Son logo rassemble au moins deux symboles : le temps ensoleillé et la bonne humeur des sudistes (le prolongement de la lettre « L » dessine clairement un sourire). C’est d’ailleurs ce que défendait officiellement Guillaume Millet en 2015, alors directeur de la marque Salvetat, lors du lancement de la nouvelle campagne publicitaire : « nous voulons réaffirmer l’esprit du sud, ainsi que ses valeurs et ses couleurs ». Sous forme de trois films humoristiques animés, l’agence BETC avait refondé l’identité de la marque en promouvant l’état d’esprit du Sud : « Dans notre quotidien parfois compliqué, mieux vaut parfois savoir prendre la vie côté Sud, avec une bonne dose de légèreté et de décontraction », explique Constance Barde, directrice associée de l’agence.

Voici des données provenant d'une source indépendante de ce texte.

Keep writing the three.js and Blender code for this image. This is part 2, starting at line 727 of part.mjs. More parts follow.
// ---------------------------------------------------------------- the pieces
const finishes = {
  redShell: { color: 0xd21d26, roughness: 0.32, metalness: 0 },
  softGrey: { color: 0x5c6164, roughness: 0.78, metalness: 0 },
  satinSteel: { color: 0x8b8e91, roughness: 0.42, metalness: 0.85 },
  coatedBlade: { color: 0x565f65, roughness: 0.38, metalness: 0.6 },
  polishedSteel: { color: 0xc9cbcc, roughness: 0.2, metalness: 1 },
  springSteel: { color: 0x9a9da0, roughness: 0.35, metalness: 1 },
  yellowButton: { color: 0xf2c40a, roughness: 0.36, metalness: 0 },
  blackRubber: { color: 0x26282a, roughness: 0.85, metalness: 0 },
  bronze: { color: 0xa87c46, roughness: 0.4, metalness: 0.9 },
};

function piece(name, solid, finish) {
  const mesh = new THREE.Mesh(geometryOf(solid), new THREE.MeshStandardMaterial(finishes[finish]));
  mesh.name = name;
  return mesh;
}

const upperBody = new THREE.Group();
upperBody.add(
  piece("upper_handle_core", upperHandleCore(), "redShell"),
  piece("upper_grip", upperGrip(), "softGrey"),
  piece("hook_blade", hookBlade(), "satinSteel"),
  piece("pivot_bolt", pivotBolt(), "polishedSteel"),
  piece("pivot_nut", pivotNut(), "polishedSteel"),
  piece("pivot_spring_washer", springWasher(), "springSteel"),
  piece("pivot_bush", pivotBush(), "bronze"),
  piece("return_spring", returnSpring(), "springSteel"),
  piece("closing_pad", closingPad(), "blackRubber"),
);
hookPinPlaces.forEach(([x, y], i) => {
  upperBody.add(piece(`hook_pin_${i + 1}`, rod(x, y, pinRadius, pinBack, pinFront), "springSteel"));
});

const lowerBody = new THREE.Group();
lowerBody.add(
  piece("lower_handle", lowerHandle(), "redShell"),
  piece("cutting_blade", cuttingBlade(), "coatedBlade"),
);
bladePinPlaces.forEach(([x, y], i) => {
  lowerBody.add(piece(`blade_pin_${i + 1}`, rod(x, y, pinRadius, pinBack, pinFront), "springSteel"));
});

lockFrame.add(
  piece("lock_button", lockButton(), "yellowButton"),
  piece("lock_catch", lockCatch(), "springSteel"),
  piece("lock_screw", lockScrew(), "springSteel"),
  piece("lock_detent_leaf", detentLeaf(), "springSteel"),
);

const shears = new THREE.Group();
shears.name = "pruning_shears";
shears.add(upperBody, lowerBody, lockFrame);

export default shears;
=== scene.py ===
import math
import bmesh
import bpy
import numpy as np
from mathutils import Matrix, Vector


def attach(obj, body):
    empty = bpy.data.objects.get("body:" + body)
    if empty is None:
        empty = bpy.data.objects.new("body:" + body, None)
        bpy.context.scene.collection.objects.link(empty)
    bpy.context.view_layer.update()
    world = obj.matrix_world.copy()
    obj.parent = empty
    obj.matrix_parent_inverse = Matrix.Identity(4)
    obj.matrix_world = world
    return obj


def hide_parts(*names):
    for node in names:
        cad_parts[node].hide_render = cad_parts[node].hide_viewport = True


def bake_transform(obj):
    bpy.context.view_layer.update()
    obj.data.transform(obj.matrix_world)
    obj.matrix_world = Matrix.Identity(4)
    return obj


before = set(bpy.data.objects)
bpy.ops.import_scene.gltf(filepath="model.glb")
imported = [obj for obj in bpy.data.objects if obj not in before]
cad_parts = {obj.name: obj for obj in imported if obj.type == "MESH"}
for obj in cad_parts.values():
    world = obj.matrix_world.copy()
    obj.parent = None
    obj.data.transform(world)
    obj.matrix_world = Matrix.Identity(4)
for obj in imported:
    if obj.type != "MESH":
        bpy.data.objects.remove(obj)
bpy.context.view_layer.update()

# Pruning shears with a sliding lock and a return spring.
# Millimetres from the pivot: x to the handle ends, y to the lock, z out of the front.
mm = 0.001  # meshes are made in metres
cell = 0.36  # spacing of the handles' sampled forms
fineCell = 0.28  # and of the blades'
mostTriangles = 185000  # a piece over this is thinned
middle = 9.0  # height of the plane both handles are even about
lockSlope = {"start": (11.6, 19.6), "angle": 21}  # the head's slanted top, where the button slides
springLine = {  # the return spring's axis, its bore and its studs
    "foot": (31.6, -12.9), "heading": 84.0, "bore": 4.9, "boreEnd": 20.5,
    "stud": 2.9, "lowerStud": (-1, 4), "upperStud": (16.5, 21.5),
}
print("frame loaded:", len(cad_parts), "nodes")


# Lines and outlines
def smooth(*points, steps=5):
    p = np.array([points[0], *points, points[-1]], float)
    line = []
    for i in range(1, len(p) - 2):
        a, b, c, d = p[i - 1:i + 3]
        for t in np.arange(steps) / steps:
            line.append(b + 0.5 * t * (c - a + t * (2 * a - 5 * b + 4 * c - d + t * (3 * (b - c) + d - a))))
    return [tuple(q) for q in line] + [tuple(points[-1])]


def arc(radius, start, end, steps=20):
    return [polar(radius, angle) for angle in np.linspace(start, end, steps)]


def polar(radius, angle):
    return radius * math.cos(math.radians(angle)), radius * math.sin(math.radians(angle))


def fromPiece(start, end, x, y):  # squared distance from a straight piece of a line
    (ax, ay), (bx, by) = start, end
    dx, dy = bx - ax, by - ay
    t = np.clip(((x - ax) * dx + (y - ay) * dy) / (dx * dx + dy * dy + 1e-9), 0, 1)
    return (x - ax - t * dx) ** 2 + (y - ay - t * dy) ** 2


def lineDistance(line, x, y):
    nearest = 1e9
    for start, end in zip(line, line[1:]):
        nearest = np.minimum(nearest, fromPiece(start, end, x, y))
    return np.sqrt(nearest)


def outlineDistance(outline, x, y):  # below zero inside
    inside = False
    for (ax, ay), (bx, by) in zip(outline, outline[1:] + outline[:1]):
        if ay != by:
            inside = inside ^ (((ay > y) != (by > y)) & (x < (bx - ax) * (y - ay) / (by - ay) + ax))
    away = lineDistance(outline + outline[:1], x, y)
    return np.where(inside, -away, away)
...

Un de ces spots n’y va d’ailleurs pas de main morte : après une gorgée de boisson gazeuse, un présentateur de météo désabusé, prend tout à coup l’accent du sud et s’adonne à du collage de soleils sur la carte de France, ajoutant un « Elle est bien grise cette carte, elle te ferait pleurer une cigale ! » :

Au Nord : Eurotunnel conseille de fuir le mauvais temps

C’est en 2005 qu’un spot publicitaire d’Eurotunnel avait provoqué la colère des acteurs régionaux du tourisme. Il montrait le littoral nordique, frappé de pluies diluviennes, tandis que des bourrasques de vent envahissaient le centre-ville déjà déserté. Trente minutes de TGV suffisaient alors pour rejoindre Londres et ses chaudes festivités (restait à voir si la météo britannique n’était pas pareille…).
Bref, qu’en est-il aujourd’hui ? C’est par exemple en janvier dernier qu’une campagne publicitaire de Burger King -la marque est réputée pour sa communication agressive- s’était imposée comme le remède contre la « dépression » arrageoise (le jeu de mot climatique est quelque peu osé !). Les habitants de la ville avaient alors pris malin plaisir à répliquer…

Entre tradition et acculturation, les particularismes régionaux s’affrontent encore et ont même appris à en rire (à en sourire du moins…).
A l’âge du global et du mondialisé, il est donc clair que les identités locales n’ont pas dit leur dernier mot (paraula ou bablute devrait-on dire respectivement en provençal et en ch’ti).